Apesar de ficar impune, Philippe-Mosca não praticou legítima defesa. A conduta dele não foi imediata e a violência letal que ele empregou não foi proporcional àquela que ele mesmo sofreu. Mesmo transformado ele tinha consciência do que estava fazendo, pois lembrou o local onde estava o parceiro de Alan Hinds. Também lembrou de retornar à sua casa para pedir ajuda.

No Brasil, o Direito Penal possibilita a punição do crime cometido pelo policial (que a Folha chamou de “homem trajado de PM”). Todavia, ele agiu sob o comando de oficiais que difundem e partilham um ódio ideológico aos cidadãos que rejeitam o golpe de 2016. Apesar de cometer um crime, o policial cumpriu ordens e agiu segundo a ideologia que condiciona a atividade policial. Portanto, do ponto de vista jornalístico o crime que ele cometeu deveria sugerir a discussão sobre o funcionamento da própria PM.

Assim como o policial que inocenta prévia e preventivamente os homicídios cometidos por Philippe-Mosca sem discutir o comportamento dele, a Folha de Sao Paulo não quer discutir qualquer reforma policial que comprometa a repressão às manifestações contra as reformas impopulares que o jornal apoia. Isto explica satisfatoriamente o que o filme Return of the Fly (1959) ensinou à jornal dos Frias: dentro de um corpo parcialmente Mosca, Philippe não era responsável pelos seus atos, “trajado de PM” o policial impede a responsabilização da PM pelos atos que ele cometeu.

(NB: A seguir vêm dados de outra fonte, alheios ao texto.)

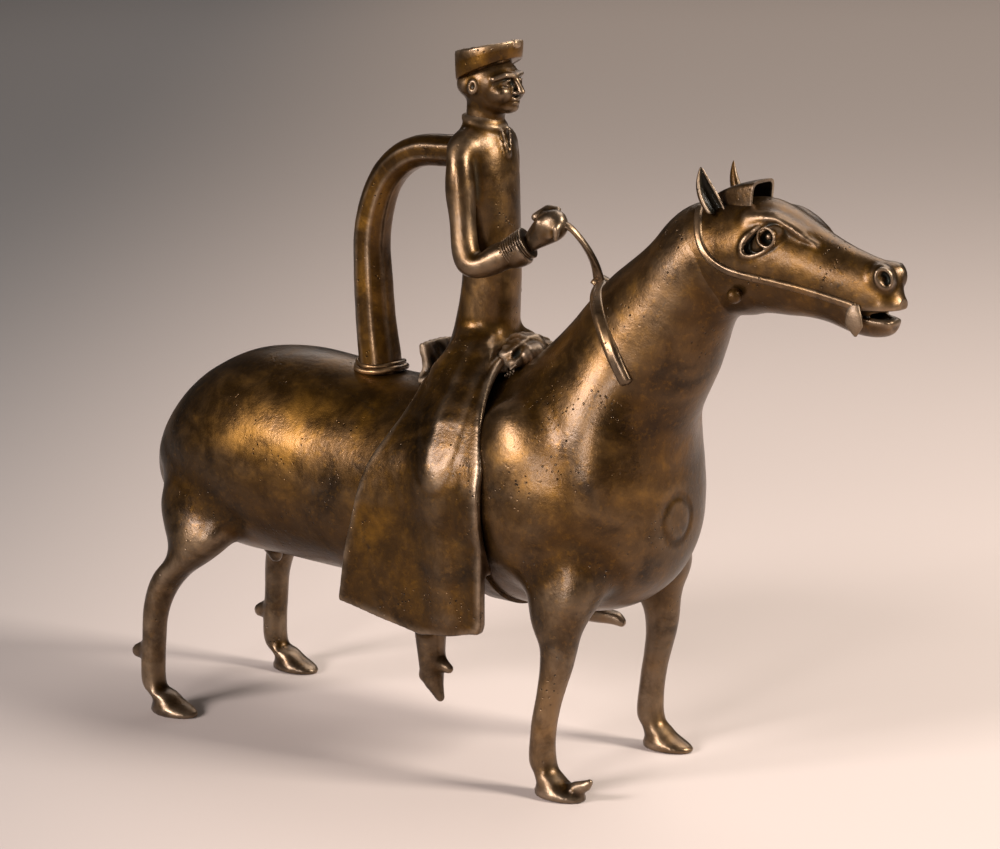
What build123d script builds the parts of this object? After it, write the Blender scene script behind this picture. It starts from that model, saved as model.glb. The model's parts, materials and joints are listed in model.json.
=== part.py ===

Uma vez mais a flexibilização do Direito Penal opera efeitos distintos. Os crimes fictícios cometidos por Philippe-Mosca não poderiam ser punidos, razão pela qual é irrelevante a flexibilização cinematográfica dos conceitos jurídicos. A mesma coisa não ocorre na realidade quando a Folha de São Paulo esconde a culpa da PM pela conduta do soldado dizendo que ele era um “homem trajado de PM”. Em razão do enquadramento da notícia a Folha pretende preservar a natureza ideológica perversa e distorcida da atividade policial no Brasil. Com ajuda da Folha a PM continuará a fazer vítimas tanto entre os manifestantes de esquerda agredidos quanto entre os policiais agressores que cometem excessos criminosos ao instrumentalizar o ódio institucional às manifestações contra Michel Temer.